Initiative for the Evaluation of XML retrieval




  • Good programming abilities in Java (Compulsary)
  • Familiarity with XML

Task description

Query formulation and reformulation is recognized as one of the most difficult tasks that users in information retrieval systems are asked to perform. In order to support this activity, given corpus based related terms are to be be computed using the well-known methods. Based on these similarities, also methods for term clustering can be integrated, for which we already have implementations. In addition, a KWIC index [Paynter & Witten 01] shall be integrated, in order to give the user some context while selecting terms.

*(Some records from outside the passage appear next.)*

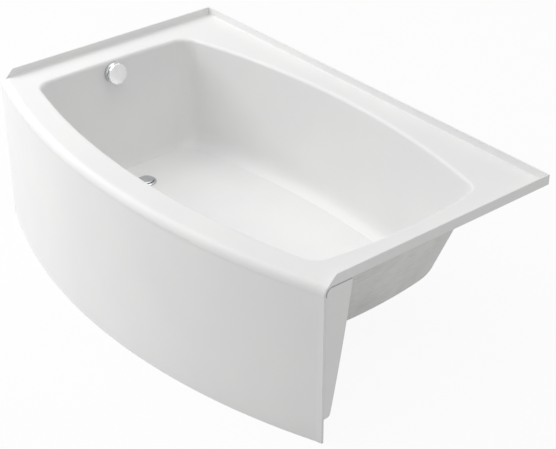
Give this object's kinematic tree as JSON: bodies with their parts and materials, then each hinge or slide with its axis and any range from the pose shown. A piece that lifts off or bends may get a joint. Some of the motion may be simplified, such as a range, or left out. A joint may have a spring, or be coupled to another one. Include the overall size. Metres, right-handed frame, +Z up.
{
  "type": "alcove bathtub",
  "caption": "White alcove bathtub with a bowed front apron, tile flange on the closed sides, and a dial on the overflow that lifts the drain stopper.",
  "frame": {"origin": "centre of the bath's footprint, on the floor it stands on", "axes": "+X along the bath from the drain end to the backrest end, +Y to the back wall, +Z up"},
  "size_m": [1.524, 0.9648, 0.508],
  "materials": {
    "white_acrylic": "high gloss",
    "glass_fibre": "rough sprayed laminate",
    "plywood": "raw",
    "timber": "sawn softwood",
    "black_rubber": "moulded",
    "grey_rubber": "moulded",
    "polished_chrome": "polished",
    "stainless_steel": "turned",
    "cast_brass": "as cast",
    "drawn_brass": "drawn"
  },
  "bodies": {
    "tub": {"bath_shell": "white_acrylic", "basin_backing": "glass_fibre", "apron_panel": "white_acrylic", "apron_end_return_left": "white_acrylic", "apron_end_return_right": "white_acrylic", "apron_ribs": "timber", "apron_floor_sill": "timber", "deck_batten_front": "plywood", "deck_batten_back": "plywood", "deck_batten_drain_end": "plywood", "deck_batten_foot_end": "plywood", "base_board": "plywood", "base_bearer_front": "timber", "base_bearer_rear": "timber", "bearer_pads": "black_rubber", "drain_flange": "polished_chrome", "drain_flange_seal": "grey_rubber", "drain_gasket": "black_rubber", "drain_shoe": "cast_brass", "waste_tee": "cast_brass", "overflow_pipe": "drawn_brass", "slip_nuts": "cast_brass", "slip_washers": "black_rubber", "overflow_elbow": "cast_brass", "overflow_gasket": "black_rubber", "overflow_face_plate": "polished_chrome", "overflow_plate_screws": "polished_chrome", "rocker_pivot_pin": "drawn_brass"},
    "dial": {"overflow_dial": "polished_chrome", "dial_set_screw": "stainless_steel", "overflow_spindle": "drawn_brass", "spindle_clip": "stainless_steel"},
    "lift_rod": {"lift_rod": "drawn_brass", "lift_plunger": "cast_brass", "rod_lock_nut": "drawn_brass"},
    "rocker": {"rocker_arm": "cast_brass"},
    "stopper": {"drain_stopper": "polished_chrome", "stopper_seal": "black_rubber"}
  },
  "joints": [
    {"name": "dial_turn", "type": "hinge", "parent": "tub", "child": "dial", "pos_m": [-0.65569, 0.0145, 0.442], "axis": [-0.9945, 0, -0.1045], "range_deg": [0, 90]},
    {"name": "rod_slide", "type": "slide", "parent": "tub", "child": "lift_rod", "axis": [0, 0, -1], "range_m": [0, 0.01314]},
    {"name": "rocker_tilt", "type": "hinge", "parent": "tub", "child": "rocker", "pos_m": [-0.57, 0.0145, 0.062], "axis": [0, -1, 0], "range_deg": [0, 6.01]},
    {"name": "stopper_lift", "type": "slide", "parent": "tub", "child": "stopper", "axis": [0, 0, 1], "range_m": [0, 0.00742]}
  ],
  "couplings": [
    {"joint": "rod_slide", "follows": "dial_turn", "m_per_rad": 0.0082375},
    {"joint": "rocker_tilt", "follows": "dial_turn", "ratio": 0.065653},
    {"joint": "stopper_lift", "follows": "dial_turn", "m_per_rad": 0.0045957}
  ]
}
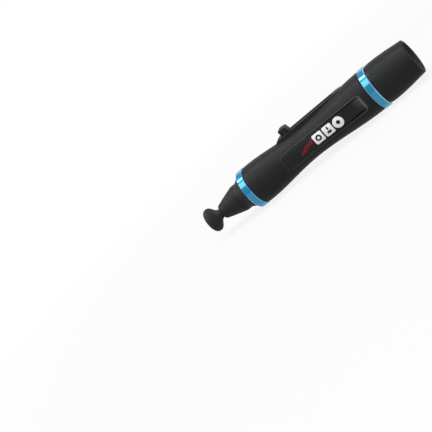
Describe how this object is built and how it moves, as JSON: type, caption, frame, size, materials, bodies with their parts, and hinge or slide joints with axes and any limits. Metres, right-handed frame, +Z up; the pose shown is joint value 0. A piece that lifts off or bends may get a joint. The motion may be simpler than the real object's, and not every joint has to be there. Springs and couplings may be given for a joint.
{
  "type": "lens cleaning pen",
  "caption": "Waisted pen with a soft round cleaning pad on a flexible neck, a slider-driven retractable brush in an open hood, and metal trim rings.",
  "frame": {"origin": "middle of the pen's length, directly under the axis, at the lowest point of the rear ring", "axes": "+X along the pen from the cleaning tip to the brush hood, +Z up through the thumb slider, -Y the label side that faces the viewer"},
  "size_m": [0.0982, 0.0166, 0.0191],
  "materials": {
    "body_plastic": "satin, fine moulded texture",
    "label_face": "smooth printed plate",
    "blue_anodised": "polished blue anodised",
    "inner_plastic": "plain moulded",
    "tip_rubber": "soft matte",
    "pad_foam": "open-cell foam",
    "pad_cloth": "short-nap microfibre",
    "knob_plastic": "satin",
    "spring_steel": "ground",
    "ferrule_metal": "drawn, satin",
    "root_resin": "set resin",
    "bristle_hair": "fine soft hair"
  },
  "bodies": {
    "barrel": {"barrel_shell": "body_plastic", "front_label": "label_face", "back_label": "label_face", "front_ring": "blue_anodised", "rear_ring": "blue_anodised", "nose_cone": "body_plastic", "tip_socket": "inner_plastic", "tip_neck": "tip_rubber", "bulkhead_plug": "inner_plastic", "slide_sleeve": "inner_plastic", "guide_bush": "inner_plastic", "brush_hood": "body_plastic"},
    "brush": {"thumb_slider": "knob_plastic", "slider_stem": "inner_plastic", "brush_carrier": "inner_plastic", "detent_leaf": "spring_steel", "brush_ferrule": "ferrule_metal", "bristle_root": "root_resin", "brush_bristles": "bristle_hair"},
    "tip": {"tip_head": "tip_rubber", "pad_foam": "pad_foam", "tip_pad": "pad_cloth"}
  },
  "joints": [
    {"name": "brush_slide", "type": "slide", "parent": "barrel", "child": "brush", "axis": [1, 0, 0], "range_m": [0, 0.02]},
    {"name": "head_tilt", "type": "hinge", "parent": "barrel", "child": "tip", "pos_m": [-0.04435, 0, 0.00835], "axis": [0, 1, 0], "range_deg": [-12, 12], "stiffness_Nm_per_rad": 0.01}
  ]
}
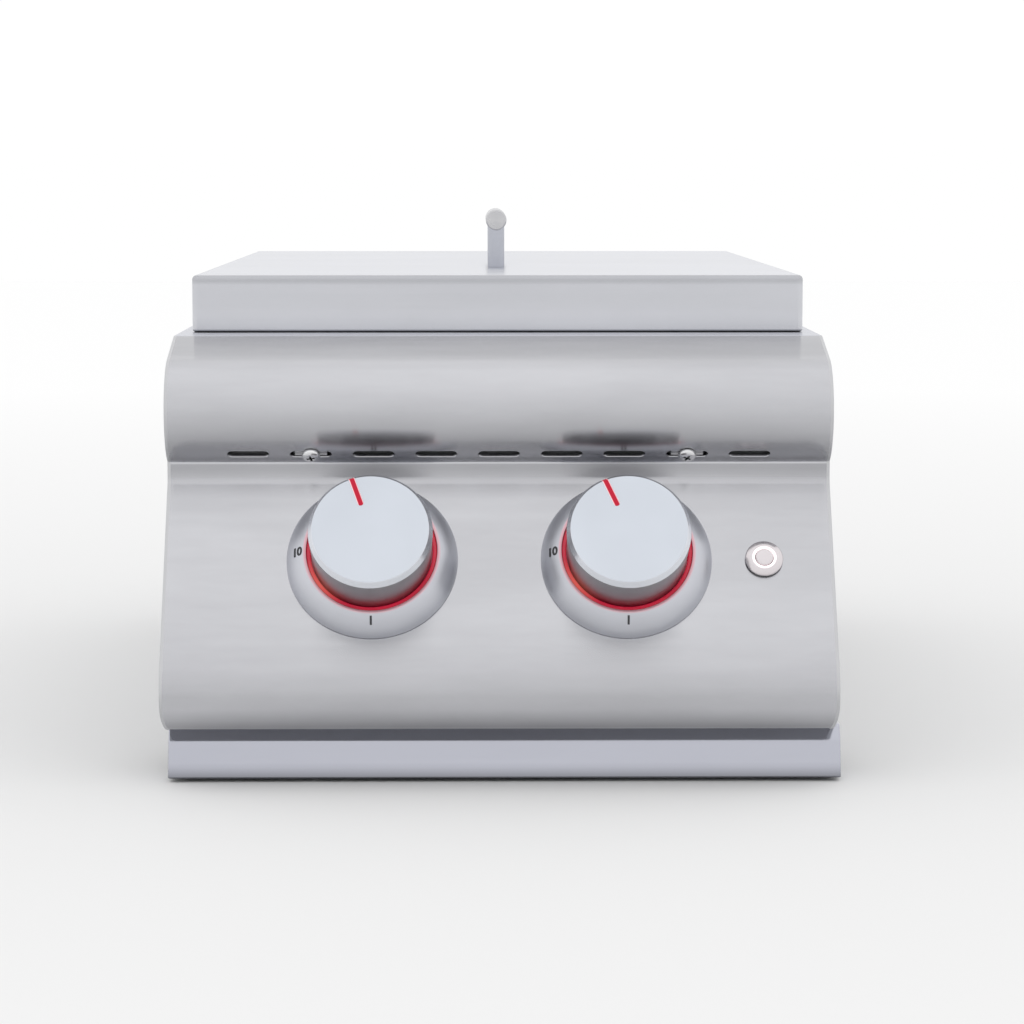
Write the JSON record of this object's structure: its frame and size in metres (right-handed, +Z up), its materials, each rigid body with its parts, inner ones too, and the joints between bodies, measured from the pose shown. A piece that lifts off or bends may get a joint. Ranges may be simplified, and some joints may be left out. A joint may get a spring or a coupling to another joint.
{
  "type": "built in side burner",
  "caption": "Built-in gas side burner with a lift-off lid, rolled control panel, lit dial knobs, push button and slide-out drip tray.",
  "frame": {"origin": "middle of the burner box's floor, on its underside", "axes": "+X to the right as seen from the front, the front looks along -Y, +Z up"},
  "size_m": [0.3456, 0.6732, 0.2872],
  "materials": {
    "satin_steel": "satin brushed stainless steel",
    "galvanised": "plain zinc coated sheet",
    "spun_metal": "spun satin metal",
    "red_light": "clear red light ring",
    "white_light": "clear white light ring",
    "cast_iron": "matt casting",
    "brass": "turned brass",
    "cast_aluminium": "cast aluminium",
    "ceramic": "glazed ceramic",
    "black_plastic": "moulded plastic",
    "black_rubber": "moulded rubber",
    "orange_rubber": "silicone covered lead"
  },
  "bodies": {
    "base": {"box_floor": "galvanised", "burner_rails": "galvanised", "button_gasket": "black_rubber", "button_housing": "satin_steel", "button_light_ring": "white_light", "button_nut": "galvanised", "control_panel": "satin_steel", "deck_frame": "satin_steel", "firewall": "galvanised", "flame_rings": "brass", "front_burner_body": "cast_iron", "gas_feed_pipe": "galvanised", "gas_inlet_fitting": "brass", "gas_jets": "brass", "gas_manifold": "galvanised", "housing_floor": "galvanised", "igniters": "ceramic", "ignition_leads": "orange_rubber", "ignition_module": "black_plastic", "lead_grommet": "black_rubber", "left_bezel": "spun_metal", "left_end_cap": "satin_steel", "left_light_ring": "red_light", "left_side_wall": "galvanised", "left_valve_body": "cast_aluminium", "manifold_brackets": "galvanised", "panel_brace": "galvanised", "panel_clips": "galvanised", "panel_screws": "satin_steel", "rear_burner_body": "cast_iron", "rear_wall": "galvanised", "right_bezel": "spun_metal", "right_end_cap": "satin_steel", "right_light_ring": "red_light", "right_side_wall": "galvanised", "right_valve_body": "cast_aluminium", "tray_runners": "galvanised"},
    "lid": {"lid_shell": "satin_steel", "handle_bar": "satin_steel", "handle_posts": "satin_steel", "handle_screws": "satin_steel"},
    "front_grate": {"front_grate": "satin_steel"},
    "rear_grate": {"rear_grate": "satin_steel"},
    "front_burner_cap": {"front_burner_cap": "cast_iron"},
    "rear_burner_cap": {"rear_burner_cap": "cast_iron"},
    "drip_tray": {"drip_tray_pan": "galvanised", "drip_tray_front": "satin_steel"},
    "left_plug": {"left_valve_plug": "brass", "left_valve_spring": "galvanised"},
    "right_plug": {"right_valve_plug": "brass", "right_valve_spring": "galvanised"},
    "left_knob": {"left_valve_stem": "brass", "left_knob": "spun_metal", "left_pointer": "red_light"},
    "right_knob": {"right_valve_stem": "brass", "right_knob": "spun_metal", "right_pointer": "red_light"},
    "button": {"button_cap": "satin_steel"},
    "front_air_shutter": {"front_air_shutter": "cast_aluminium"},
    "rear_air_shutter": {"rear_air_shutter": "cast_aluminium"}
  },
  "joints": [
    {"name": "lid_lift", "type": "slide", "parent": "base", "child": "lid", "axis": [0, 0, 1], "range_m": [0, 0.2]},
    {"name": "drip_tray_slide", "type": "slide", "parent": "base", "child": "drip_tray", "axis": [0, -1, 0], "range_m": [0, 0.42]},
    {"name": "front_grate_lift", "type": "slide", "parent": "base", "child": "front_grate", "axis": [0, 0, 1], "range_m": [0, 0.01]},
    {"name": "rear_grate_lift", "type": "slide", "parent": "base", "child": "rear_grate", "axis": [0, 0, 1], "range_m": [0, 0.01]},
    {"name": "front_cap_lift", "type": "slide", "parent": "base", "child": "front_burner_cap", "axis": [0, 0, 1], "range_m": [0, 0.012]},
    {"name": "rear_cap_lift", "type": "slide", "parent": "base", "child": "rear_burner_cap", "axis": [0, 0, 1], "range_m": [0, 0.012]},
    {"name": "left_valve_turn", "type": "hinge", "parent": "base", "child": "left_plug", "pos_m": [-0.065, -0.3358, 0.11148], "axis": [0, -0.8508, 0.5255], "range_deg": [-19, 161]},
    {"name": "left_knob_push", "type": "slide", "parent": "left_plug", "child": "left_knob", "axis": [0, 0.8508, -0.5255], "range_m": [0, 0.0035], "stiffness_N_per_m": 1500, "springref_m": -0.002, "deforming": ["left_valve_spring"]},
    {"name": "right_valve_turn", "type": "hinge", "parent": "base", "child": "right_plug", "pos_m": [0.065, -0.3358, 0.11148], "axis": [0, -0.8508, 0.5255], "range_deg": [-23, 157]},
    {"name": "right_knob_push", "type": "slide", "parent": "right_plug", "child": "right_knob", "axis": [0, 0.8508, -0.5255], "range_m": [0, 0.0035], "stiffness_N_per_m": 1500, "springref_m": -0.002, "deforming": ["right_valve_spring"]},
    {"name": "button_push", "type": "slide", "parent": "base", "child": "button", "axis": [0, 0.8508, -0.5255], "range_m": [0, 0.0015], "stiffness_N_per_m": 800, "springref_m": -0.0015},
    {"name": "front_air_shutter_turn", "type": "hinge", "parent": "base", "child": "front_air_shutter", "pos_m": [0.065, -0.264, 0.09257], "axis": [0, 1, 0], "range_deg": [-35, 35]},
    {"name": "rear_air_shutter_turn", "type": "hinge", "parent": "base", "child": "rear_air_shutter", "pos_m": [-0.065, -0.264, 0.09257], "axis": [0, 1, 0], "range_deg": [-35, 35]}
  ]
}
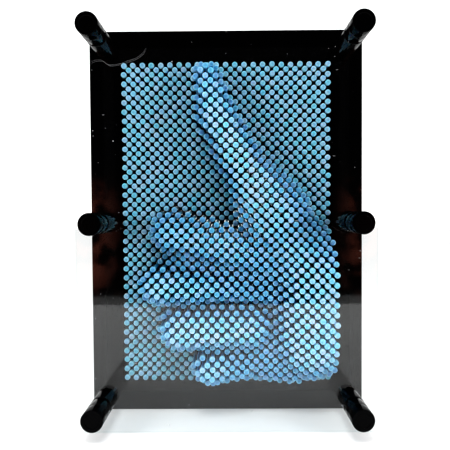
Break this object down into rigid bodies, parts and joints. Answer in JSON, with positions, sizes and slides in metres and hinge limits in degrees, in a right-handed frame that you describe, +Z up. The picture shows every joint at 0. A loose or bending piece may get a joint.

From the KWIC index, there should be links to the corresponding passages and backwards, in order to support navigation in both directions.

Sub goals:
  1. Document element based term extraction
  2. Similiarity computation
  3. Application of clustering technique
  4. Perform a formative evaluation of above mentioned approach with document based related terms using a small group of users.


Paynter, G. W.; Witten, I. H. (2001).
A Combined Phrase and Thesaurus Browser for Large Document Collections. In Research and Advanced Technology for Digital Libraries. Proc. European Conference on Digital Libraries (ECDL 2001), volume 2163 of Lecture Notes in Computer Science, pages 25--36. Springer, Heidelberg et al.